** BEGIN **
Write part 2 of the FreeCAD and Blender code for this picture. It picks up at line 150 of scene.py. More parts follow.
** END **
** BEGIN **
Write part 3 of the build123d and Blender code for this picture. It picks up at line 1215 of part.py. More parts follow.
** END **
** BEGIN **
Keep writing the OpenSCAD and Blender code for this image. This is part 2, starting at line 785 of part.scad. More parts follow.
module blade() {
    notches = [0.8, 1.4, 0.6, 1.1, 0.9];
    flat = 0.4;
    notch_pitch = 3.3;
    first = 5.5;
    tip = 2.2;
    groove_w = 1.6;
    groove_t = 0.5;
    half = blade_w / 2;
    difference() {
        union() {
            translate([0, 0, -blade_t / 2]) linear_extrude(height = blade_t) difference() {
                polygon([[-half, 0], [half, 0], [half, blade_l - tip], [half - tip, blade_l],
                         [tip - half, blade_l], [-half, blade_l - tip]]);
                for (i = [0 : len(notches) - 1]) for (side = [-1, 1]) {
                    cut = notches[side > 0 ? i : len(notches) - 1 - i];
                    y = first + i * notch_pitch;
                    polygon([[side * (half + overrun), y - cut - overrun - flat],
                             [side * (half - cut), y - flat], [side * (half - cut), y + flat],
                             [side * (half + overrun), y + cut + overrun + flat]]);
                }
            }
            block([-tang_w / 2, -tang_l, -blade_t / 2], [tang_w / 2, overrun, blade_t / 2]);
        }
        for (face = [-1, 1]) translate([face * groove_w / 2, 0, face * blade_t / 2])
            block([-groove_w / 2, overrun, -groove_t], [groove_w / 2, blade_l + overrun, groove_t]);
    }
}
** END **
To be done: Report all lines of the data above that include the string "picks".

Output for this exercise:
Write part 2 of the FreeCAD and Blender code for this picture. It picks up at line 150 of scene.py. More parts follow.
Write part 3 of the build123d and Blender code for this picture. It picks up at line 1215 of part.py. More parts follow.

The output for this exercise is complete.